• Exercise objective:
In the listing below, find the line containing "of its stalks." and the line containing "in imported if". Repeat exactly those two lines and every line between them, nothing more.

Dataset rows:
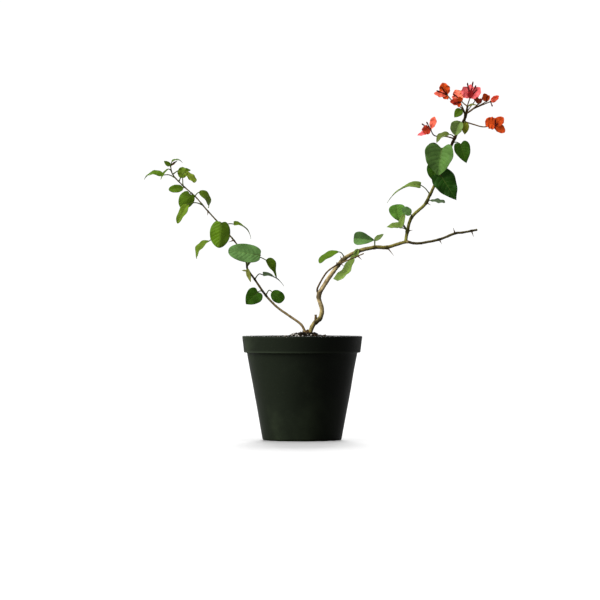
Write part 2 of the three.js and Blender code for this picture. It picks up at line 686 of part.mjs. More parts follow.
// The trunk with its crown, its thorns and the stub of a cut shoot.
function trunkSolid(grown = 0) {
  const stub = stalkAlong(
    [point(18.5, 0, 175), point(20.3, -0.5, 181), point(20.4, -0.5, 188)],
    2 + grown,
    1.7 + grown,
    2,
  );
  const thorns = grown ? [] : growth("trunk", LIMBS.trunk);
  return join([stretch(LIMBS.trunk, null, null, grown), crownSolid(grown), stub, ...thorns]);
}

const trunk = trunkSolid();
const roundTrunk = trunkSolid(GAP);
const { left, upper, bare, side, trunk: main } = LIMBS;
const cutFlat = (solid, height) =>
  solid.subtract(solidOf(new THREE.BoxGeometry(80, 80, 80).translate(0, 0, height - 40)));

addMesh("pot", potSolid(), "pot");
addMesh("potting_soil", clearOf(soilSolid(), [roundTrunk]), "soil");
addMesh("trunk", cutFlat(trunk, 157.4), "bark");
addMesh("left_stem", clearOf(stretch(left, null, CUTS.leftStem), [roundTrunk]), "bark");
const bareBranch = join([stretch(bare, null, null), ...growth("bare", bare)]);
addMesh("bare_branch", clearOf(bareBranch, [roundTrunk]), "bark");
const sideTwig = join([stretch(side, null, null), ...growth("side", side)]);
addMesh("side_twig", clearOf(sideTwig, [roundTrunk]), "bark");

const roundBare = stretch(bare, null, null, GAP);
const bough = join([stretch(upper, null, CUTS.upperBough), ...growth("upper", upper)]);
addMesh("upper_bough", clearOf(bough, [roundTrunk, roundBare]), "greenwood");

// The masses: each holds its own stretch of limb, or meets its limb at the foot of its stalks.
const MASSES = [
  ["left_lower_foliage", "leftLower", left, CUTS.leftStem, CUTS.leftLower],
  ["left_middle_foliage", "leftMiddle", left, CUTS.leftLower, CUTS.leftMiddle],
  ["left_tip_foliage", "leftTip", left, CUTS.leftMiddle, null],
  ["right_middle_foliage", "rightMiddle", upper, CUTS.upperBough, CUTS.rightMiddle],
];
for (const [name, key, stem, from, to] of MASSES)
  addMesh(name, join([stretch(stem, from, to), ...growth(key, stem)]), "leaf");

const SPRAYS = [
  ["trunk_left_spray", "trunkLeft", main, roundTrunk],
  ["trunk_middle_spray", "trunkMiddle", main, roundTrunk],
  ["trunk_right_spray", "trunkRight", main, roundTrunk],
  ["bough_lower_spray", "bough", upper, stretch(upper, null, null, GAP)],
  ["bough_upper_spray", "boughUpper", upper, stretch(upper, null, null, GAP)],
];
for (const [name, key, stem, clearance] of SPRAYS)
  addMesh(name, clearOf(join(growth(key, stem)), [clearance]), "leaf");

const top = { z: 473 };
const rightTop = join([stretch(upper, CUTS.rightMiddle, top), ...growth("rightTop", upper)]);
addMesh("right_top_foliage", rightTop, "leaf");
const blossom = join([stretch(upper, top, null), ...growth("blossom", upper)]);
addMesh("blossom_cluster", blossom, "bract");

export default group;
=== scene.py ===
"""The looks of a young bougainvillea in a nursery pot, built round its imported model."""
import functools
import math

import bpy
import numpy as np
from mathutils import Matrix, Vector


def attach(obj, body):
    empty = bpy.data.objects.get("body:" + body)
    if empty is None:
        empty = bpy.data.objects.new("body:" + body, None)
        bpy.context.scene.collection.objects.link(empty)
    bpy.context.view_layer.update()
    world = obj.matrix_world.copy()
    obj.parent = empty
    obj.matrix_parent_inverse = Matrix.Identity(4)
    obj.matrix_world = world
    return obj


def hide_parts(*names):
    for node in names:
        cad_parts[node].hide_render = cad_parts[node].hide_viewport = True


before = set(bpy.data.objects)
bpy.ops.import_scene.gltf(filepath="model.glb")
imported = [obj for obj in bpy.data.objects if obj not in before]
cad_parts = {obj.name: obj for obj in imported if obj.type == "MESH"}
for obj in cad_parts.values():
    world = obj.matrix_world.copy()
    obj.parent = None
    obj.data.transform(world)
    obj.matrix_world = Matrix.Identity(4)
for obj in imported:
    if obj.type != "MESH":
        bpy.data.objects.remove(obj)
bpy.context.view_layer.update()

# Sizes are in millimetres until a mesh is made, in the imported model's own frame.
MM = 0.001
VIEWER = np.array([0.0, -1.0, 0.0])
UP = np.array([0.0, 0.0, 1.0])

# The camera: level, 5 m in front of the plant, framed as the photograph is.
CAMERA_PLACE = (-0.0032, -5.0, 0.2099)
CAMERA_LENS = 199.7
CAMERA_SENSOR = 36

# The light: an even white surround, a broad soft light high on the left, which is kept off the floor,
# and a weaker one from behind, whose shadow falls in front of the pot. Lights are (from, strength,
# spread in degrees).
SURROUND = 1.04
KEY_LIGHT = ((-0.7, -0.45, 0.66), 8.8, 50)
BACK_LIGHT = ((0.0, 0.87, 0.5), 3.2, 28)
FLOOR_SHADE = 0.7

# The pot.
POT_HEIGHT = 156
RIM_RADIUS = 90
BASE_RADIUS = 59.5
COLLAR_FOOT = 131
COLLAR_FOOT_RADIUS = 87.6
WALL_TOP_RADIUS = 82.8
WALL = 2.2
POT_FLOOR = 3
POT_SIDES = 192
FOOT_WAVES = 16
FOOT_WAVE = 0.5
DRAIN_HOLES = 8
DRAIN_RADIUS = 5
DRAIN_CIRCLE = 44

# The potting mix.
SOIL_EDGE_HEIGHT = 148
SOIL_DISH_HEIGHT = 154.5
MOUND_HEIGHT = 6
MOUND_SPREAD = 22
MOUND_X = 5
SOIL_LUMP = 1.6
SOIL_EDGE_RADIUS = 85.8
SOIL_RINGS = 64
SOIL_SIDES = 200
SOIL_RING_STEP = 1.3
SOIL_DEPTH = 9
CHIPS = 900
CHIP_REACH = SOIL_EDGE_RADIUS * 0.965
CHIP_SIZES = (0.9, 3.4)
BROWN_CHIPS = 0.3
PERLITE = 120
PERLITE_REACH = 80
PERLITE_SIZES = (0.5, 1.4)

# Grains of perlite that lie where the photograph shows them, in front of the crown: (x, y, radius).
PERLITE_BY_FOOT = [
    (-15, -22, 1.3), (-12.4, -20, 1.7), (-9.6, -24, 1.4), (-7.4, -19, 1.6), (-5.6, -22, 1.1),
    (8, -17, 1.3), (14, -15, 1.5), (16.4, -20, 1), (-20, -26, 0.9), (1, -25, 0.9),
]

# The root crown, with its radius at shares of its height, its ridges as (depth, number, phase) and its
# depth beside its width, the stub of a cut shoot and the fork above.
CROWN_X = 8.6
CROWN_FOOT = 155.5
CROWN_HEIGHT = 10
CROWN_RADII = ((0, 9.4), (0.35, 8.1), (0.65, 6), (0.9, 3.2), (1, 0.3))
CROWN_RIDGES = ((0.1, 3, 0.6), (0.07, 7, 2))
CROWN_DEPTH = 0.75
STUB = [(18.3, 0, 174), (20.3, -0.5, 181), (20.4, -0.5, 188)]
STUB_RADII = (2.3, 1.8)
FORK = (158, 4, 297.4)
FORK_RADIUS = 2.7

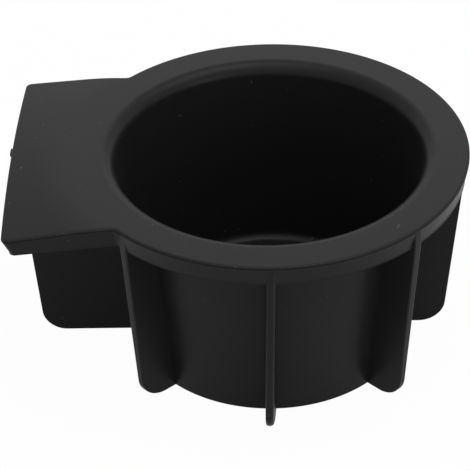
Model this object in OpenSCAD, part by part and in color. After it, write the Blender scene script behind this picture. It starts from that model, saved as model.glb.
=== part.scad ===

• Written answer:
// The masses: each holds its own stretch of limb, or meets its limb at the foot of its stalks.
const MASSES = [
  ["left_lower_foliage", "leftLower", left, CUTS.leftStem, CUTS.leftLower],
  ["left_middle_foliage", "leftMiddle", left, CUTS.leftLower, CUTS.leftMiddle],
  ["left_tip_foliage", "leftTip", left, CUTS.leftMiddle, null],
  ["right_middle_foliage", "rightMiddle", upper, CUTS.upperBough, CUTS.rightMiddle],
];
for (const [name, key, stem, from, to] of MASSES)
  addMesh(name, join([stretch(stem, from, to), ...growth(key, stem)]), "leaf");

const SPRAYS = [
  ["trunk_left_spray", "trunkLeft", main, roundTrunk],
  ["trunk_middle_spray", "trunkMiddle", main, roundTrunk],
  ["trunk_right_spray", "trunkRight", main, roundTrunk],
  ["bough_lower_spray", "bough", upper, stretch(upper, null, null, GAP)],
  ["bough_upper_spray", "boughUpper", upper, stretch(upper, null, null, GAP)],
];
for (const [name, key, stem, clearance] of SPRAYS)
  addMesh(name, clearOf(join(growth(key, stem)), [clearance]), "leaf");

const top = { z: 473 };
const rightTop = join([stretch(upper, CUTS.rightMiddle, top), ...growth("rightTop", upper)]);
addMesh("right_top_foliage", rightTop, "leaf");
const blossom = join([stretch(upper, top, null), ...growth("blossom", upper)]);
addMesh("blossom_cluster", blossom, "bract");

export default group;
=== scene.py ===
"""The looks of a young bougainvillea in a nursery pot, built round its imported model."""
import functools
import math

import bpy
import numpy as np
from mathutils import Matrix, Vector


def attach(obj, body):
    empty = bpy.data.objects.get("body:" + body)
    if empty is None:
        empty = bpy.data.objects.new("body:" + body, None)
        bpy.context.scene.collection.objects.link(empty)
    bpy.context.view_layer.update()
    world = obj.matrix_world.copy()
    obj.parent = empty
    obj.matrix_parent_inverse = Matrix.Identity(4)
    obj.matrix_world = world
    return obj


def hide_parts(*names):
    for node in names:
        cad_parts[node].hide_render = cad_parts[node].hide_viewport = True


before = set(bpy.data.objects)
bpy.ops.import_scene.gltf(filepath="model.glb")
imported = [obj for obj in bpy.data.objects if obj not in before]
cad_parts = {obj.name: obj for obj in imported if obj.type == "MESH"}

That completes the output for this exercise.